When a vehicle is cut so that the camera can get a better angle on the object of filming, this is called a buck. The buck usually has either front or rear casters. Sometimes, as in the case with this vehicle, there are casters on all four corners. They can be a big pain in the *** to transport. The casters seem to have a mind of their own and I am just along for the ride. I try to get some help in wrangling the beast, but this is not always possible. Also, you learn or are told by someone who has learned the hard way, that you want to have the buck with the windshield or back glass to the front of the truck. The back pressure at about 55 miles per hour can sometimes blow out the opposing glass. Not good. This car started out with the windshield in and it was taken out on set.
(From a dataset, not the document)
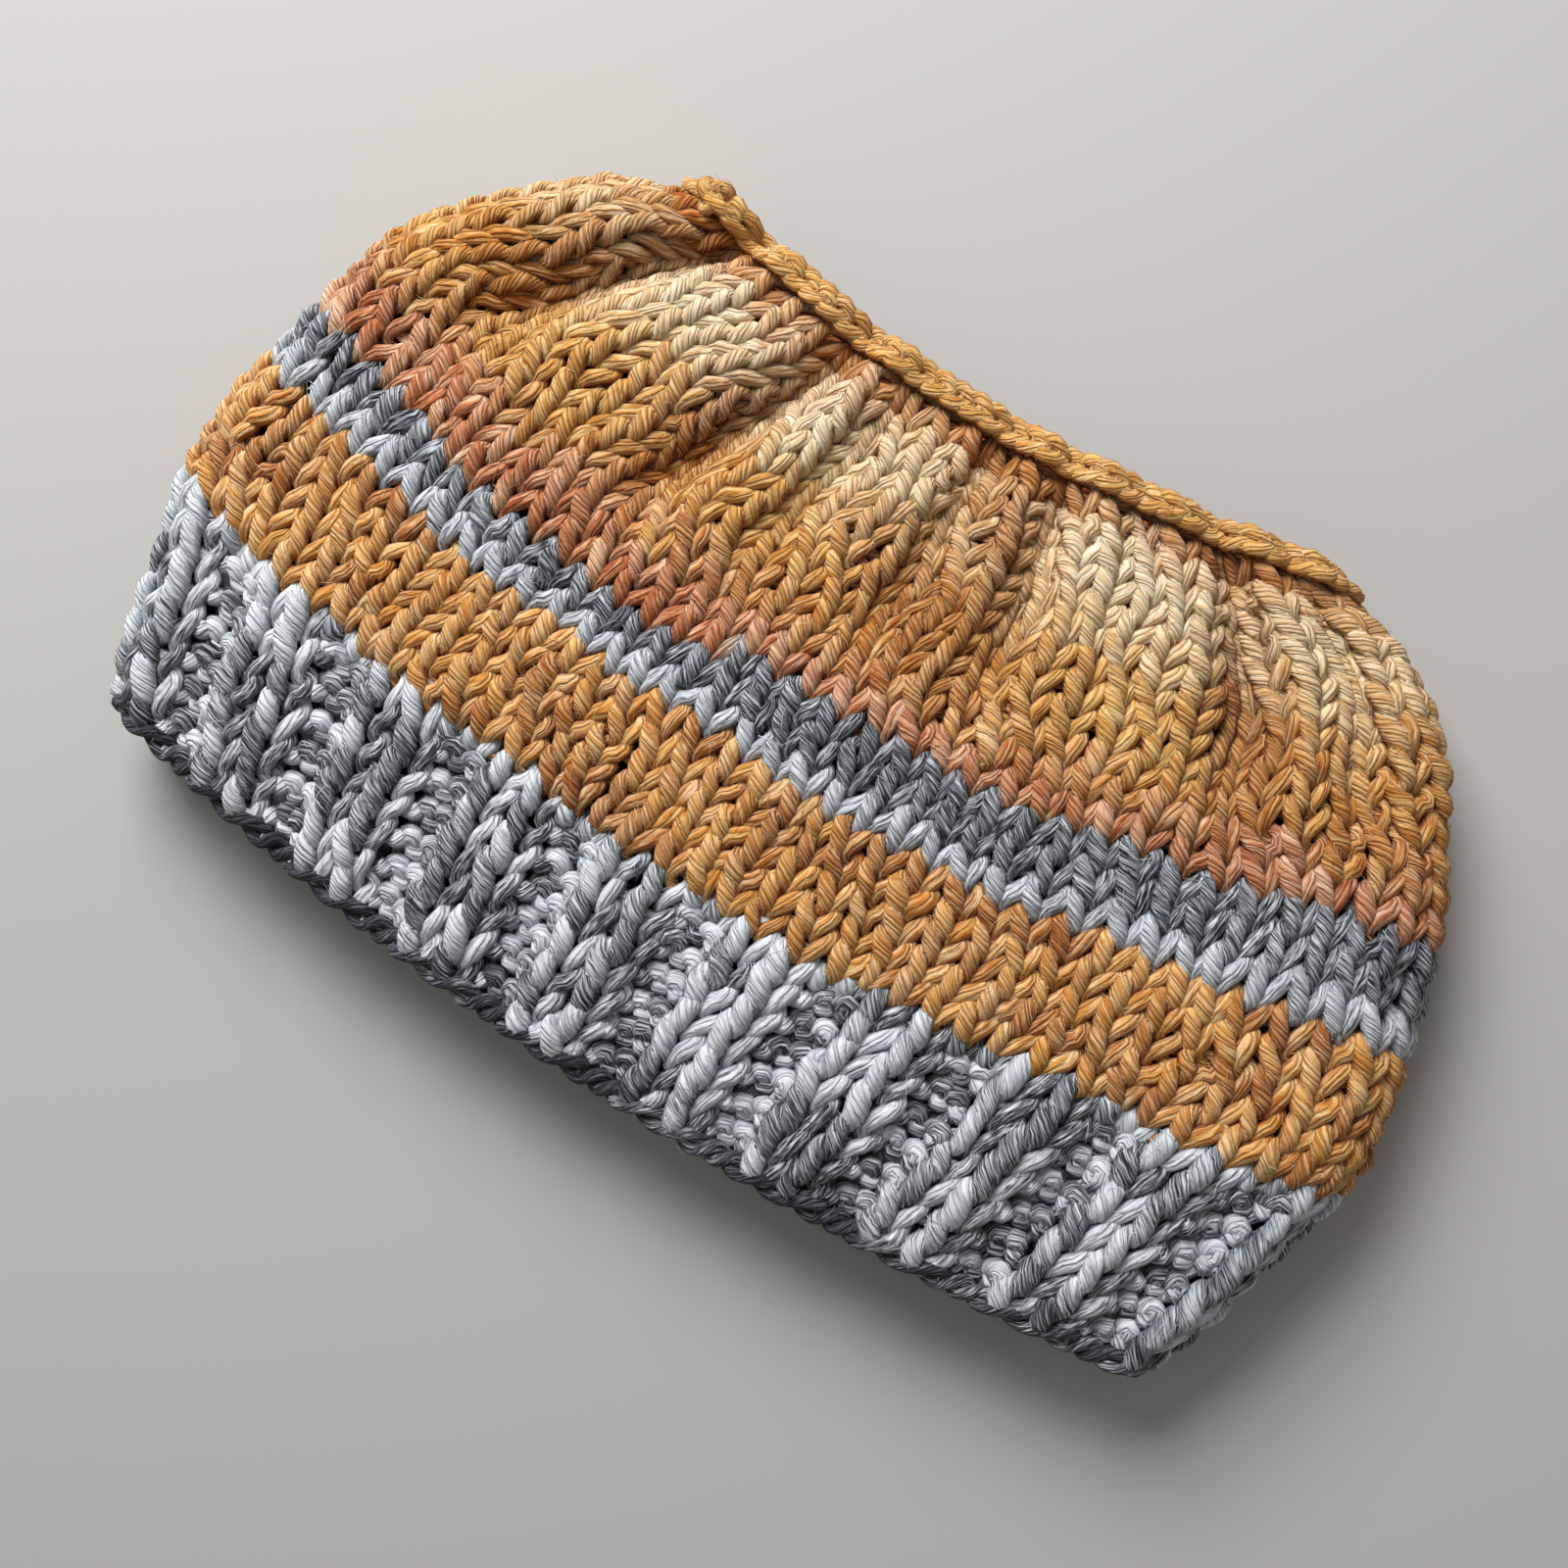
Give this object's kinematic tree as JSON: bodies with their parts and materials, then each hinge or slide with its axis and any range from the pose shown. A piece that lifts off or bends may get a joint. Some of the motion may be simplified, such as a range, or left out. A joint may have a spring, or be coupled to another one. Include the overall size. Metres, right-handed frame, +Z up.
{
  "type": "messy bun beanie",
  "caption": "Knitted beanie with a ribbed brim, striped body and a gathered crown left open for a hair bun, lying flat.",
  "frame": {"origin": "middle of the hat's length and width as it lies, on the surface it lies on", "axes": "+X along the brim to the right as seen with the brim nearest, +Y from the brim to the bun opening, +Z up"},
  "size_m": [0.2255, 0.1368, 0.0249],
  "materials": {
    "marled_wool": "matt, light grey and charcoal marled wool yarn, knit two purl two rib",
    "ochre_wool": "matt, mustard ochre wool yarn in plain knit",
    "grey_wool": "matt, light and dark grey heathered wool yarn in plain knit",
    "crown_wool": "matt, self-striping wool yarn from coral through gold to pale tan, in plain knit",
    "edging_wool": "matt, golden ochre wool yarn in a chain edging"
  },
  "bodies": {
    "root": {"ribbed_brim": "marled_wool", "ochre_band": "ochre_wool", "grey_stripe": "grey_wool", "crown": "crown_wool", "bun_edging": "edging_wool"}
  },
  "joints": []
}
See, you thought all those tight shots were done by double jointed camera operators. This is almost like exposing a magic trick. I say that 90 per cent of the film industry is not magic but hard working people that have refined the business of making shows a little smoother and simpler than it was done in the past.
Because the vehicle is usually a half car, the client wants to pay half price. These vehicles are almost always more trouble than a nice rolling car. I think I deserve a couple more bucks for my buck.
Btw the top light assembly is called a hat. This is a New York style hat. The LA style or parts unknown hat is opaque white. The Las Vegas style is a big billboard with a florencent light in the hat.